A manometer is a simple instrument that measures pressure by balancing it against the weight of a liquid column. This calculator uses the hydrostatic relationship \(P = \rho \cdot g \cdot h\) to convert the height of a fluid column into a pressure difference. It is a universal physics tool — valid anywhere, with no country-specific assumptions.

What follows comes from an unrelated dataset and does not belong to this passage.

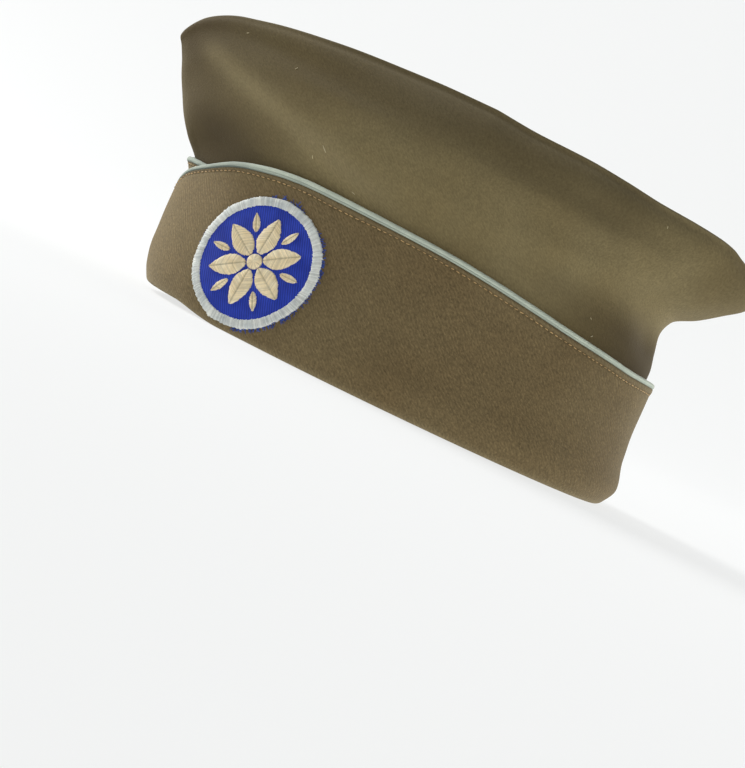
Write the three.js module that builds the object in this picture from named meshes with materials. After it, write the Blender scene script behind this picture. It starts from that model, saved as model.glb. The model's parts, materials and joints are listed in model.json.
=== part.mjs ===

U-shaped tube manometer with two liquid levels and a height difference labeled h
A U-tube manometer measures pressure from the height difference of the fluid column.

How to Use It

Enter three values: the fluid density \(\rho\) in kilograms per cubic metre (water ≈ 1000, mercury ≈ 13600), the gravitational acceleration \(g\) (Earth ≈ 9.81 m/s²), and the height \(h\) of the fluid column in metres. The calculator returns the pressure difference in pascals along with conversions to kilopascals, bar, millimetres of mercury, and pounds per square inch.

The Formula Explained

The pressure exerted by a static fluid column depends only on the vertical height of the column, not its shape or cross-section. Density (\(\rho\)) tells how heavy the fluid is per unit volume, gravity (\(g\)) sets how strongly that mass is pulled down, and height (\(h\)) is the vertical difference between the two fluid surfaces. Multiplying them gives the gauge pressure in pascals: $$P = \rho g h$$

Diagram showing pressure equals fluid density times gravity times column height
Pressure depends on fluid density (\(\rho\)), gravity (\(g\)), and column height (\(h\)).

Worked Example

A mercury manometer (\(\rho = 13600\) kg/m³) shows a height difference of 0.1 m on Earth (\(g = 9.81\) m/s²):
$$P = 13600 \times 9.81 \times 0.1 = 13341.6 \text{ Pa} \approx 13.34 \text{ kPa} \approx 100.07 \text{ mmHg}$$

FAQ

Why does shape not matter? Hydrostatic pressure depends only on vertical depth, so tube width and shape have no effect.

What density should I use for water? Pure water at room temperature is about 1000 kg/m³; mercury is about 13600 kg/m³.

Is this gauge or absolute pressure? The result is the pressure difference (gauge) created by the column; add atmospheric pressure (~101325 Pa) for absolute pressure.